The request :: Seek out every line containing the word "scene", and copy each.

········

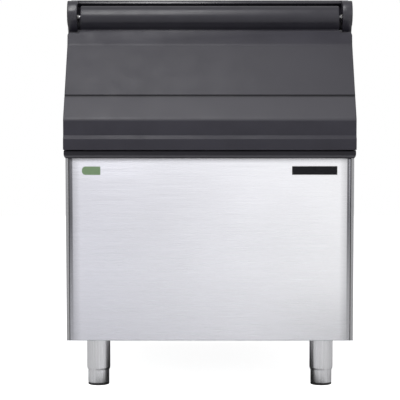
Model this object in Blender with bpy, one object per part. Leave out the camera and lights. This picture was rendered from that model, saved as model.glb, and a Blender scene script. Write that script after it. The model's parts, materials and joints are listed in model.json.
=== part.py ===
"""Ice storage bin: an insulated steel cabinet on adjustable legs with a slanted, lift-up door.

Units are metres and +Z is up. The front faces -Y and the floor is at Z = 0. Side outlines are
written as (depth behind the front panel's face, height above the floor).
"""

import math

import bmesh
import bpy
from mathutils import Matrix, Vector

# Clearances and sheet stock
GAP = 0.0003
TURN_GAP = 0.0005
SHEET = 0.0012
OVERRUN = 0.060
MERGE = 0.00003
ARC_STEP = math.radians(18)
SMOOTH_ANGLE = math.radians(35)
FLAT_ANGLE = math.radians(0.05)
ROUND_PROFILE_SHARE = 0.5
ROUND_SEGMENTS = 3

# Cabinet
BODY_WIDTH = 0.762
BODY_DEPTH = 0.820
BASE_HEIGHT = 0.128
FRONT_PANEL_HEIGHT = 0.492
FRONT_BEND = 0.010
FRONT_RETURN = 0.022
SIDE_FRONT_FLANGE = 0.0075
SIDE_REAR_FLANGE = 0.020
SIDE_BEND = 0.002
PAN_LIP = 0.020
PAN_LIP_INSET = 0.026

# How far the sill and the hinge ears stand out past the body's sides
TRIM_SIDE_PROUD = 0.004

# Sill moulding across the front, under the door
SILL_PROUD = 0.010
SILL_LIP = 0.020
SILL_HOOK = 0.0065
SILL_SADDLE_RISE = 0.046
SILL_SADDLE_FALL = 0.014
SILL_ROUND = 0.003
SILL_WRAP = 0.020
SADDLE_FOOT = 0.019

# Door
DOOR_SIDE_PROUD = 0.007
DOOR_GAP = 0.0035
DOOR_PROUD = 0.025
DOOR_LIP = 0.0288
DOOR_LEDGE_RISE = 0.009
DOOR_LEDGE_RUN = 0.008
DOOR_FACE = 0.0412
DOOR_LOWER_SLOPE = 0.062
DOOR_UPPER_SLOPE = 0.1316
DOOR_SLOPE_LEAN = math.radians(40.7)
DOOR_TOP_RISE = 0.0364
DOOR_TOP_LEAN = math.radians(15.4)
DOOR_THICK = 0.022
DOOR_WALL = 0.003
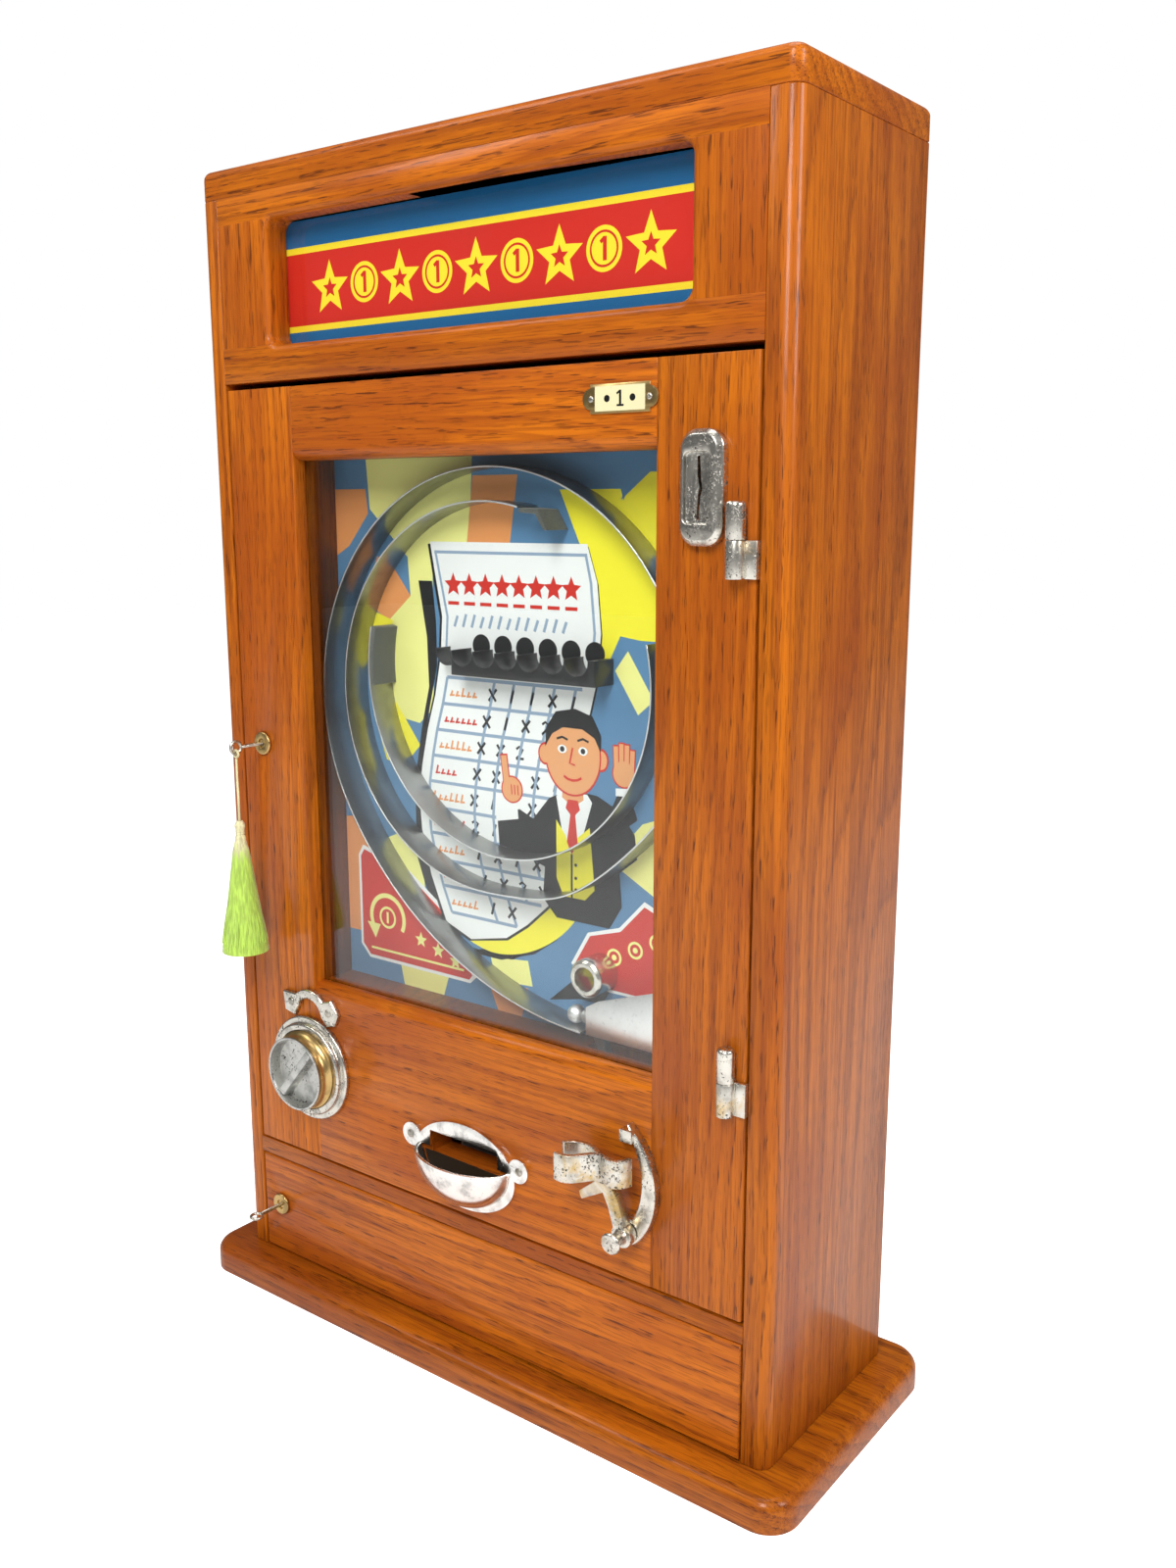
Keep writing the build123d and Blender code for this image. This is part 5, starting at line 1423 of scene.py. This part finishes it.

········

Task answer ::
Model this object in Blender with bpy, one object per part. Leave out the camera and lights. This picture was rendered from that model, saved as model.glb, and a Blender scene script. Write that script after it. The model's parts, materials and joints are listed in model.json.
Keep writing the build123d and Blender code for this image. This is part 5, starting at line 1423 of scene.py. This part finishes it.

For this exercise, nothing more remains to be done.